More than 150 people were badly injured and two houses behind the school were destroyed in the hillside slum of Nerette, a maze of precarious buildings below the Port-au-Prince suburb of Petionville.

Searchers announced Monday that they did not expect to find more survivors or many more bodies from the huge pile of concrete and other debris.

As machines dug through the pile, the acrid stench of rotting bodies filled the air. Heavy rain began to fall, slowing down work.

Haitian authorities have said they suspect that poor construction, including a lack of steel reinforcement, caused the collapse and the school's owner has been detained on suspicion of involuntary manslaughter.

The disaster has made life even harder in Nerette.

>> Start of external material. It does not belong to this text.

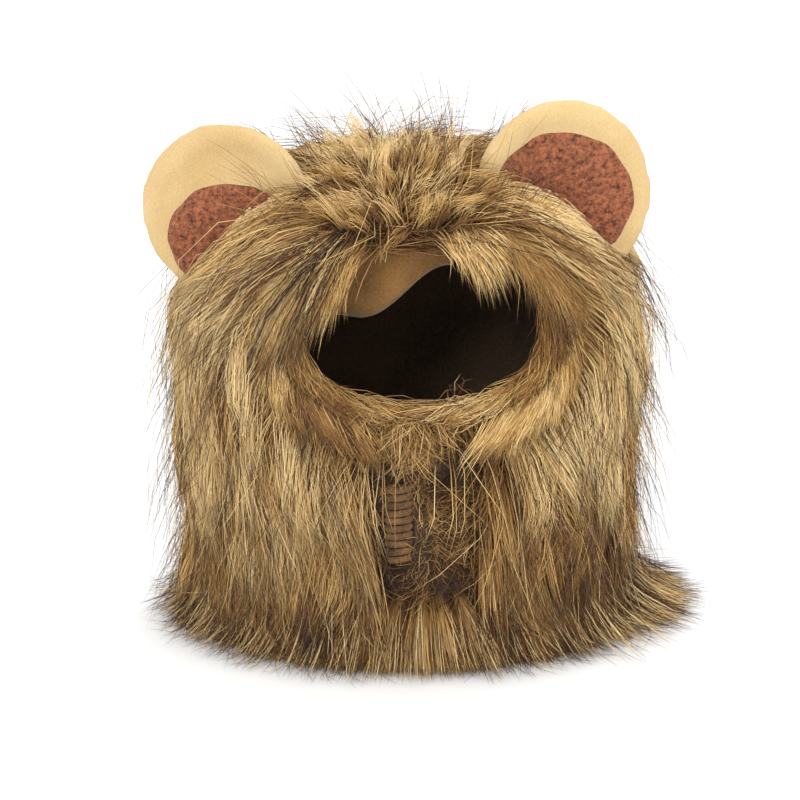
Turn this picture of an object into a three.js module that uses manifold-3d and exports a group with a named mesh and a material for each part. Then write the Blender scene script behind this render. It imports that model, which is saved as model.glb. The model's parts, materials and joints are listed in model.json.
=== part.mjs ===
// Lion mane costume hood for a cat or small dog, in millimetres, +Z up.
// It stands on its neck hem. The face opening looks along -Y and +X is to the viewer's right.
// The origin is the centre of the footprint's bounding box, on the floor.
import * as THREE from 'three';
import { mergeVertices } from 'three/addons/utils/BufferGeometryUtils.js';
import Module from 'manifold-3d';

const wasm = await Module();
wasm.setup();

// Hood cloth: the surface between the lining and the fur cloth
const HOOD_HEIGHT = 182;
const HOOD_HALF_WIDTH = 78;
const HOOD_FRONT_DEPTH = 54;
const HOOD_BACK_DEPTH = 56;
const LINING_WALL = 2;
const FUR_CLOTH_WALL = 3.4;
const SEAM_GAP = 0.35;

// Face opening, measured inside its rolled fur edge
const FACE_HALF_WIDTH = 47;
const FACE_HALF_HEIGHT = 28;
const FACE_CENTRE_X = 4;
const FACE_CENTRE_Z = 136.5;
const FACE_SQUARENESS = 2.6;
const ROLL_WIDTH = 9;
const ROLL_DEPTH = 12;

// Centre front: hook-and-loop closure with a fur tuft under it
const CLOSURE_LEFT_X = -14;
const CLOSURE_RIGHT_X = 26;
const CLOSURE_BOTTOM_Z = 30;
const CLOSURE_TOP_MARGIN = 3;
const CLOSURE_WALL = 2.2;
const TUFT_TOP_Z = 25;
const TAB_WIDTH = 11;
const TAB_HEIGHT = 32;
const TAB_CENTRE_X = -4.5;
const TAB_CENTRE_Z = 59;
const TAB_WALL = 2.4;
const TAB_RIBS = 7;
const TAB_RIB_DEPTH = 1.1;

// Seams of the fur cloth: a gusset over the crown and down the back
const GUSSET_HALF_WIDTH = 27;
const GUSSET_FRONT_Z = 138;

// Sagging brow lining behind the top of the face opening
const BROW_WALL = 1.6;
const BROW_LEFT_X = -37;
const BROW_RIGHT_X = 17;
const BROW_TOP_MARGIN = 4;
const BROW_DROP = 13;
const BROW_SAG = 25;
const BROW_SETBACK = 4;
const BROW_WAVE = 2.2;

// Locks of fur
const LOCK_LENGTH = 52;
const LOCK_WIDTH = 25;
const LOCK_THICKNESS = 10;
const LOCK_LOFT = 11;
const LOCK_STEPS = 3;
const FLOOR_SPLAY = 30;

// Ears
const EAR_RADIUS = 36.5;
const EAR_THICKNESS = 11;
const EAR_RIM_ROLL = 4.2;
const EAR_AHEAD = 6;
const EAR_PITCH = -7;
const PATCH_WALL = 1.3;

// Mesh fineness
const HOOD_SEGMENTS = 24;
const ROLL_SEGMENTS = 32;
const EAR_SEGMENTS = 20;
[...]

Families who had already been starving due to higher food prices went hungry for four days because they were unable to get through crowds of grieving families and spectators and U.N. checkpoints to reach the market in Petionville.

On Tuesday, the U.S. charity Food for the Poor distributed rice, bottled water and T-shirts to more than 200 people a few blocks from the school.

The government also pledged Tuesday to pay each grieving family 100,000 Haitian gourdes, or about $2,500, to cover funeral costs, said Steven Benoit, who represents Petionville in the Haitian Parliament's lower house.

As the demolition neared, neighbors had to dodge a yellow backhoe nearly as wide as the street when it rumbled past their houses and almost clipped power lines.

"Get your families out of there!" Haitian firefighters screamed to those watching from rooftops downhill from the school.

Silence then fell across the densely populated ravine as the machine cut into what had become a mass grave over the past five days.